If you want a practical way to experiment, try a modest-sized trade through an aggregator that exposes gas-aware routing and compare the execution result to a single-DEX trade executed under similar conditions. That direct comparison, repeated across time-of-day and market conditions, will give you the best personal data on when the aggregator’s “best route” truly benefits you.
For readers who want to explore how 1inch implements these mechanisms in product form and to see feature-level descriptions, the project’s public material remains the starting point: 1inch defi.
FAQ
Does using an aggregator always save money compared with a single DEX?
No. Aggregators typically reduce price impact for medium-to-large trades by splitting across pools and optimizing gas, but for very small trades the extra gas and contract complexity can make them more expensive. Always check the gas-adjusted net output rather than gross token amounts.
How does MEV affect aggregator routes, and can I avoid it?
MEV (extractable value through ordering or sandwiching) concentrates around transactions that reveal profitable intent. Aggregators reduce some exposure by bundling legs atomically, but that also makes the transaction a single, juicy target. Avoidance strategies include private relays, using time-weighted limit orders, or splitting execution across time—each has trade-offs in latency and complexity.
Should I always trust the aggregator’s quoted “best price”?

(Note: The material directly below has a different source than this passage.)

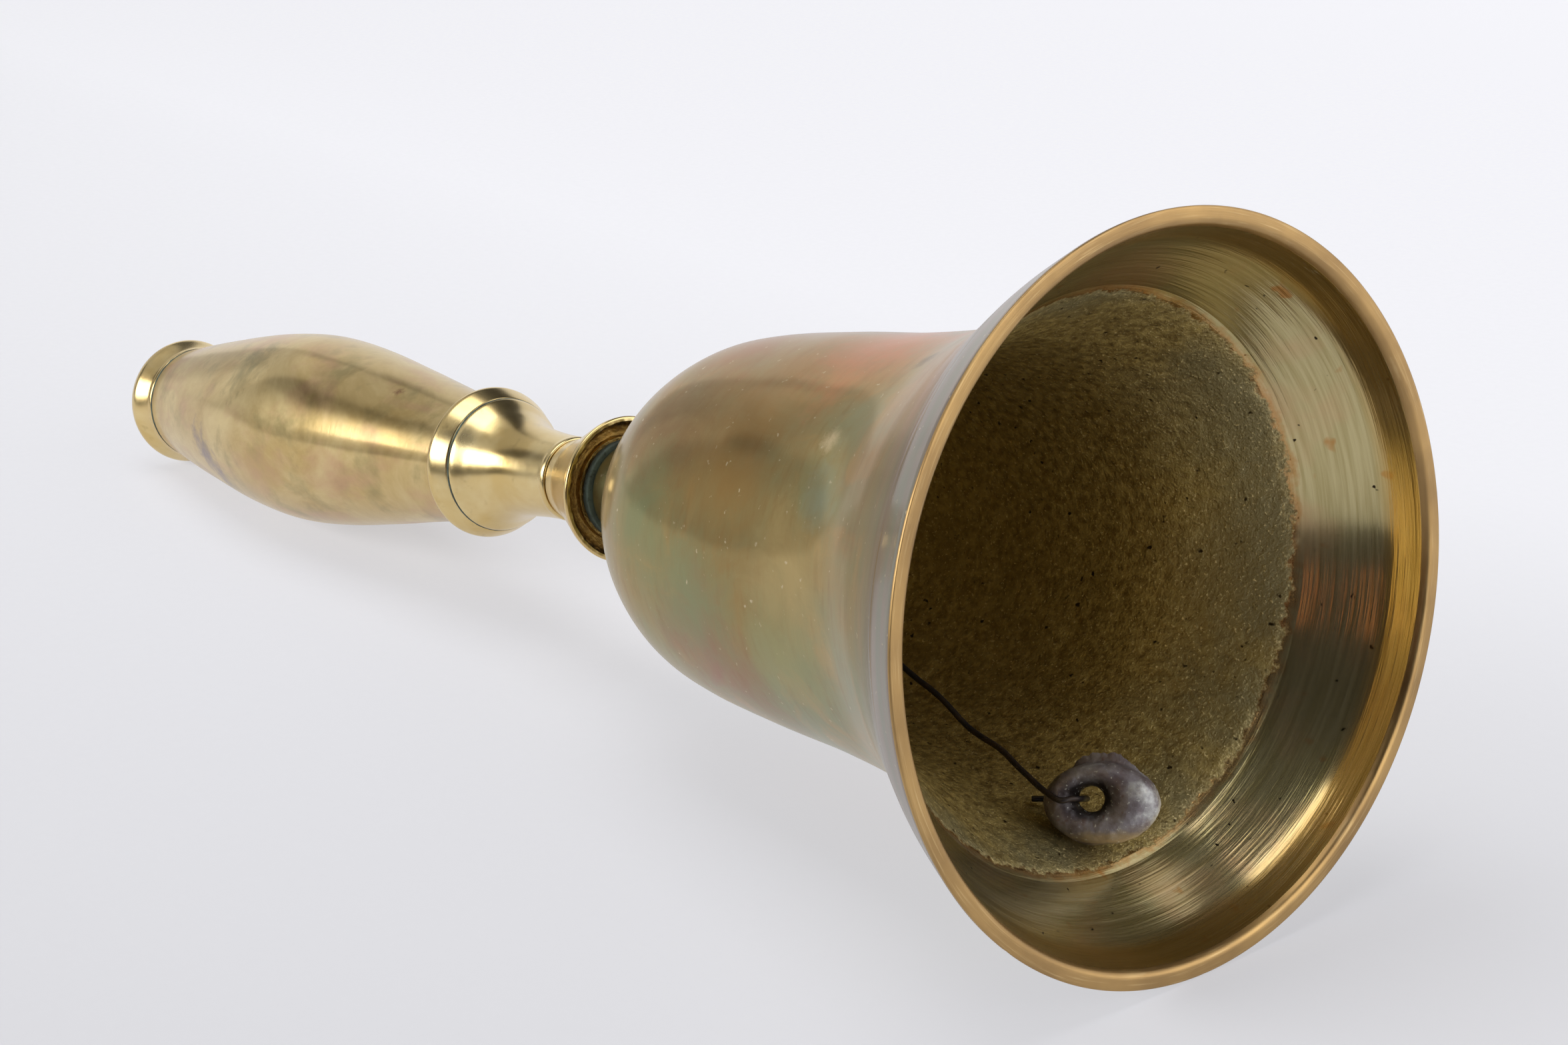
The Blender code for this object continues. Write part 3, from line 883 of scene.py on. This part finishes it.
def makeNut():
    sides, rows = 96, []
    top, low = nut["top"], nut["top"] - nut["height"]
    corner = nut["flats"] / 2 / math.cos(math.pi / 6)
    flank = (2, top - nut["chamfer"]), (2, low + nut["chamfer"])
    levels = [(0, top), (1, top), *flank, (1, low), (0, low)]
    for column in range(sides):
        turn = 2 * math.pi * column / sides
        hexagon = nut["flats"] / 2 / math.cos((turn + math.pi / 6) % (math.pi / 3) - math.pi / 6)
        reach = {0: nut["bore"], 1: min(hexagon, corner - nut["chamfer"]), 2: hexagon}
        for kind, height in levels:
            far = reach[kind]
            rows.append(Vector((far * math.cos(turn), far * math.sin(turn), height)) * millimetre)
    mesh = bpy.data.meshes.new("hexNut")
    mesh.from_pydata(rows, [], ringFaces(sides, len(levels)))
    fit(finishMesh("hexNut", mesh, [dullSteel], 25), "bell", "rod_steel", "inner_nut")


makeRod()
makeInnerWasher()
makeNut()
print("rod, washer and nut made")

iron = {"black": "2A2A2F", "brown": "3A2E26", "shine": "5A5A62", "roughness": 0.34}


def ironMaterial():
    made, tree, shader = newMaterial("blackIron")
    place = addNode(tree, "TexCoord").outputs["Object"]
    cloud = speckle(tree, place, 350, 4, 0.6)
    base = blendTones(tree, spread(tree, cloud, 0.4, 0.65), iron["black"], iron["brown"])
    shine = spread(tree, speckle(tree, place, 1400, 3), 0.62, 0.75, 0, 0.7)
    base = blendTones(tree, shine, base, iron["shine"])
    rough = spread(tree, cloud, 0.3, 0.7, iron["roughness"] - 0.08, iron["roughness"] + 0.2)
    feed(
        tree,
        shader,
        Base_Color=base,
        Metallic=0.6,
        Roughness=rough,
        Normal=relief(tree, cloud, 0.00008, 0.7),
    )
    return made


blackIron = ironMaterial()
eye = {"centre": 96.3, "ring": 2.7, "wire": 0.95, "neck": 1.1, "head": 1.65}


def makeEye():
    end, head, neck = rod["end"], eye["head"], eye["neck"]
    foot = eye["centre"] + eye["ring"]
    outline = zoned([(0, end + 3.3), (head - 0.2, end + 3.3), (head, end + 3.1)], 0)
    outline += zoned([(head, end + 1.9), (neck, end + 1.9), (neck, end - 0.2)], 0)
    outline += zoned([(neck + 0.15, foot + 0.4), (neck + 0.2, foot), (0, foot)], 0)
    shank = spinOutline("swivelEye", outline, 48, [blackIron])
    around, across = 96, 32
    points = []
    for i in range(around):
        turn = 2 * math.pi * i / around
        thick = eye["wire"] * (1 + 0.05 * math.cos(2 * turn))
        for j in range(across):
            roll = 2 * math.pi * j / across
            reach = eye["ring"] + thick * math.cos(roll)
            x, z = reach * math.sin(turn), eye["centre"] + reach * math.cos(turn)
            points.append(Vector((x, thick * math.sin(roll), z)) * millimetre)
    mesh = bpy.data.meshes.new("eyeLoop")
    mesh.from_pydata(points, [], ringFaces(around, across))
    loop = finishMesh("eyeLoop", mesh, [blackIron])
    join = shank.modifiers.new("join", "BOOLEAN")
    join.operation = "UNION"
    join.object = loop
    bpy.context.view_layer.update()
    graph = bpy.context.evaluated_depsgraph_get()
    joined = bpy.data.meshes.new_from_object(shank.evaluated_get(graph))
    shank.modifiers.clear()
    shank.data = joined
    joined.shade_smooth()
    joined.set_sharp_from_angle(angle=math.radians(40))
    bpy.data.objects.remove(loop)
    fit(shank, "swivel", "iron_wire", "clapper_eye")


makeEye()

clapper = {
    "wireRadius": 0.42,
    "right": (0.0205, 0.559, -0.829),
    "halfWidth": 7.85,
    "halfHeight": 5.4,
    "halfThickness": 2.75,
    "middle": (2.2, -0.55),
    "holeRadius": 1.75,
    "hole": (0.95, 0.0),
    "flash": ((86, 30, 1.5), (245, 24, 0.8), (300, 30, 0.35), (20, 30, 0.3)),
    "run": [
        (-8.3, -0.9, 74.0),
        (-17.2, -2.4, 53.9),
        (-20.0, -2.9, 46.0),
        (-23.2, -3.5, 39.5),
        (-24.9, -4.1, 32.4),
        (-26.7, -5.2, 27.0),
    ],
}


def weightAxes():
    inward = bellPlace.inverted()
    place = inward @ Vector(joints["weight_swing"]["pos_m"]) / millimetre
    face = (inward.to_3x3() @ Vector(joints["weight_swing"]["axis"])).normalized()
    right = Vector(clapper["right"]).normalized()
    right = (right - face * right.dot(face)).normalized()
    return place, right, face.cross(right), face


def makeWire():
    inside, right, _, face = weightAxes()
    pivot = Vector((0, 0, pivotHeight))
    run = [Vector(p) for p in clapper["run"]]
    along, aside, bend = (run[1] - pivot).normalized(), Vector((0, 1, 0)), 2.0
    route = [pivot + along * 8.5 - aside * 1.6, pivot + along * 5.0 - aside * bend]
    for step in range(9):
        turn = math.pi * (step / 8 - 0.5)
        route.append(pivot + along * bend * (1 - math.cos(turn)) + aside * bend * math.sin(turn))
    route += [pivot + along * 5.0 + aside * bend, pivot + along * 9.0 + aside * 0.8]
    hook = [
        (3.9, 3.2),
        (3.3, 1.0),
        (1.9, 0.1),
        (0, 0),
        (-1.9, 0.1),
        (-3.3, 1.0),
        (-3.9, 3.2),
        (-3.7, 5.6),
        (-3.0, 8.0),
    ]
    route += run + [inside + face * out - right * back for out, back in hook]
    data = bpy.data.curves.new("clapperWire", "CURVE")
    data.dimensions = "3D"
    data.bevel_depth = clapper["wireRadius"] * millimetre
    data.bevel_resolution = 5
    data.use_fill_caps = True
    smooth = curveThrough(route, 8)
    spline = data.splines.new("POLY")
    spline.points.add(len(smooth) - 1)
    for index, (point, place) in enumerate(zip(spline.points, smooth)):
        kink = Vector([noise.noise(place / 4 + Vector((7 * axis, 0, 0))) for axis in range(3)]) * 0.12
        point.co = (*((place + kink * min(1, (len(smooth) - index) / 60)) * millimetre), 1)
        ends = min(index, len(smooth) - 1 - index)
        point.radius = 0.86 if ends == 0 else 1 + 0.04 * noise.noise(place / 2)
    data.materials.append(blackIron)
    piece = bpy.data.objects.new("clapperWire", data)
    piece.data.transform(bellPlace)
    bpy.context.scene.collection.objects.link(piece)
    fit(piece, "clapper", "iron_wire", "clapper_wire")


makeWire()

lead = {
    "dark": "6E6468",
    "grey": "98959A",
    "oxide": "CFD1CC",
    "brown": "6B4030",
    "shadow": "1E1712",
    "tan": "B09C76",
    "roughness": 0.42,
}


def leadMaterial():
    made, tree, shader = newMaterial("oldLead")
    place = addNode(tree, "TexCoord").outputs["Object"]
    cloud = speckle(tree, place, 260, 5, 0.6)
    grain = speckle(tree, place, 1300, 4, 0.65)
    base = blendTones(tree, spread(tree, cloud, 0.4, 0.65), lead["dark"], lead["grey"])
    brown = spread(tree, speckle(tree, place, 600, 3), 0.6, 0.75, 0, 0.7)
    base = blendTones(tree, brown, base, lead["brown"])
    x, y = addNode(tree, "SeparateXYZ", {0: place}).outputs[:2]
    rightSide = spread(tree, x, 0.006, 0.0115)
    rightSide = calc(tree, "ADD", rightSide, spread(tree, cloud, 0.35, 0.65, -0.45, 0.45))
    oxide = spread(tree, rightSide, 0.35, 1.0)
    oxide = calc(tree, "MULTIPLY", oxide, spread(tree, grain, 0.35, 0.6, 0.35, 0.95))
    base = blendTones(tree, oxide, base, lead["oxide"])
    inX, inY = calc(tree, "SUBTRACT", x, 0.0011), calc(tree, "MULTIPLY", y, 1.15)
    squares = calc(tree, "ADD", calc(tree, "MULTIPLY", inX, inX), calc(tree, "MULTIPLY", inY, inY))
    reach = calc(tree, "SQRT", squares)
    reach = calc(tree, "ADD", reach, spread(tree, cloud, 0.3, 0.7, -0.0006, 0.0006))
    base = blendTones(tree, spread(tree, reach, 0.0042, 0.0025, 0, 0.9), base, lead["shadow"])
    low = spread(tree, y, -0.0038, -0.0052)
    low = calc(tree, "ADD", low, spread(tree, cloud, 0.35, 0.65, -0.4, 0.4))
    base = blendTones(tree, spread(tree, low, 0.4, 1.0, 0, 0.7), base, lead["tan"])
    specks = spread(tree, speckle(tree, place, 2100, 2), 0.66, 0.72, 0, 0.8)
    base = blendTones(tree, specks, base, lead["oxide"])
    rough = spread(tree, cloud, 0.3, 0.7, lead["roughness"] - 0.1, lead["roughness"] + 0.22)
    bump = relief(tree, cloud, 0.0003, 0.5)
    feed(
        tree,
        shader,
        Base_Color=base,
        Metallic=0.45,
        Roughness=rough,
        Normal=relief(tree, grain, 0.0001, 0.6, bump),
    )
    return made


def makeWeight():
    inside, right, up, face = weightAxes()
    around, across = 240, 72
    middle, hole = Vector((*clapper["middle"], 0)), Vector((*clapper["hole"], 0))
    points = []
    for i in range(around):
        turn = 2 * math.pi * i / around
        facing = Vector((math.cos(turn), math.sin(turn), 0))
        ragged = Vector((math.cos(turn) * 3, math.sin(turn) * 3, 0))
        fin = 0.0
        for angle, width, reach in clapper["flash"]:
            off = (math.degrees(turn) - angle + 180) % 360 - 180
            fin += reach * math.exp(-((off / width) ** 4))
        fin *= 0.95 + 0.35 * noise.noise(ragged * 1.3) + 0.15 * noise.noise(ragged * 6)
        wide, tall = clapper["halfWidth"] * math.cos(turn), clapper["halfHeight"] * math.sin(turn)
        rim = middle + Vector((wide, tall, 0))
        inner = hole + facing * clapper["holeRadius"]
        for j in range(across):
            roll = 2 * math.pi * j / across
            near = abs((roll + 0.45 + math.pi) % (2 * math.pi) - math.pi)
            place = inner.lerp(rim, 0.5 + 0.5 * math.cos(roll))
            place += (rim - middle).normalized() * max(0, fin) * math.exp(-((near / 0.17) ** 2))
            place.z = clapper["halfThickness"] * math.sin(roll)
            lump = noise.fractal(place / 2.4, 1.0, 2.0, 4) * 0.16
            x, y = math.cos(turn) * math.cos(roll), math.sin(turn) * math.cos(roll)
            place += Vector((x, y, math.sin(roll))) * lump
            points.append(place * millimetre)
    mesh = bpy.data.meshes.new("leadWeight")
    mesh.from_pydata(points, [], ringFaces(around, across))
    piece = finishMesh("leadWeight", mesh, [leadMaterial()], 50, place=Matrix())  # in its own axes
    turned = Matrix((right, up, face)).transposed().to_4x4()
    piece.matrix_world = bellPlace @ Matrix.Translation(inside * millimetre) @ turned
    fit(piece, "weight", "lead", "clapper_ring")


makeWeight()
print("clapper hung")

studio = {
    "paper": "98989B",
    "glow": "FAFAFF",
    "frontGlow": 0.385,
    "backGlow": 0.61,
    "farGlow": 0.12,
    "tableFront": -0.21,
    "tableLeft": -1.4,
    "tableRight": 1.5,
    "tableBack": 1.1,
    "tableBend": 0.35,
    "tableRise": 1.0,
    "room": 0.035,
}


def makeTable():
    front, left, right = studio["tableFront"], studio["tableLeft"], studio["tableRight"]
    back, bend, rise, steps = studio["tableBack"], studio["tableBend"], studio["tableRise"], 20
    profile = [(front, -0.02), (front, 0.0), (0.3, 0.0), (back, 0.0)]
    for step in range(1, steps + 1):
        turn = math.pi / 2 * step / steps
        profile.append((back + bend * math.sin(turn), bend * (1 - math.cos(turn))))
    profile.append((back + bend, rise))
    points = [(side, run, up) for run, up in profile for side in (left, right)]
    faces = [(2 * i, 2 * i + 1, 2 * i + 3, 2 * i + 2) for i in range(len(profile) - 1)]
    mesh = bpy.data.meshes.new("lightTable")
    mesh.from_pydata(points, [], faces)
    mesh.shade_smooth()
    acrylic, tree, shader = newMaterial("litPaper")
    place = addNode(tree, "TexCoord").outputs["Object"]
    back = addNode(tree, "SeparateXYZ", {0: place}).outputs[1]
    nearGlow = spread(tree, back, -0.17, 0.19, studio["frontGlow"], studio["backGlow"])
    farGlow = spread(tree, back, 0.15, 0.9, 0, studio["farGlow"])
    grain = speckle(tree, place, 500, 3)
    feed(
        tree,
        shader,
        Base_Color=tone(studio["paper"]),
        Emission_Color=tone(studio["glow"]),
        Emission_Strength=calc(tree, "ADD", nearGlow, farGlow),
        Roughness=spread(tree, grain, 0.3, 0.7, 0.6, 0.8),
        Normal=relief(tree, grain, 0.0001, 0.1),
    )
    shader.inputs["Specular IOR Level"].default_value = 0.15
    mesh.materials.append(acrylic)
    table = bpy.data.objects.new("lightTable", mesh)
    bpy.context.scene.collection.objects.link(table)


def softbox(name, place, target, size, glow, colour=(1, 1, 1)):
    data = bpy.data.lights.new(name, "AREA")
    data.shape = "RECTANGLE"
    data.size, data.size_y = size
    data.energy = glow * math.pi * size[0] * size[1]
    data.color = colour
    lamp = bpy.data.objects.new(name, data)
    lamp.location = place
    lamp.rotation_euler = (Vector(target) - Vector(place)).to_track_quat("-Z", "Y").to_euler()
    bpy.context.scene.collection.objects.link(lamp)


def lightStudio():
    world = bpy.data.worlds.new("studio")
    bpy.context.scene.world = world
    world.use_nodes = True
    background = world.node_tree.nodes["Background"]
    background.inputs["Color"].default_value = (1, 1, 1, 1)
    background.inputs["Strength"].default_value = studio["room"]
    softbox("overhead", (-0.11, -0.08, 1.0), (-0.11, -0.08, 0), (0.78, 0.64), 3.0)
    softbox("frontLeft", (-0.405, -0.78, 0.32), (-0.405, 0, 0.1), (0.85, 0.36), 6.0)
    softbox("farLeft", (-1.7, -0.75, 0.15), (0, 0, 0.1), (1.5, 1.2), 0.3)
    softbox("leftCard", (studio["tableLeft"], 0, 0.45), (0, 0, 0.45), (0.7, 0.9), 0.52)
    softbox("backLeft", (studio["tableLeft"], 0.925, 0.45), (0, 0.925, 0.45), (1.15, 0.9), 0.95)
    softbox("backHigh", (0.75, 0.95, 1.25), (0.13, 0, 0), (1.0, 0.8), 0.8)
    softbox("leftHigh", (-0.74, -0.37, 1.05), (0.05, 0, 0.08), (1.6, 0.95), 0.45)
    softbox("rightCard", (1.3, 0.45, 0.6), (0.1, 0, 0.05), (1.7, 1.2), 1.9)
    softbox("woodDoor", (0.73, -1.29, 0.36), (0.13, 0, 0.05), (0.16, 0.5), 0.6, (1.0, 0.38, 0.18))
    bpy.context.scene.view_settings.view_transform = "Standard"


makeTable()
lightStudio()
print("studio lit")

Treat quotes as probabilistic estimates. They are useful starting points but they depend on snapshot liquidity, gas estimates, and current mempool dynamics. For important trades, corroborate by simulating execution in a test environment or by performing a small pilot trade.
Are cross-chain aggregations the future, and what will change for U.S. users?
Cross-chain routing expands the search space and could improve access to deeper liquidity, but it introduces bridge risk and often higher aggregate latency. For U.S. users concerned about custody, compliance, and predictable settlement, these expansions are promising but require careful risk assessment before adoption.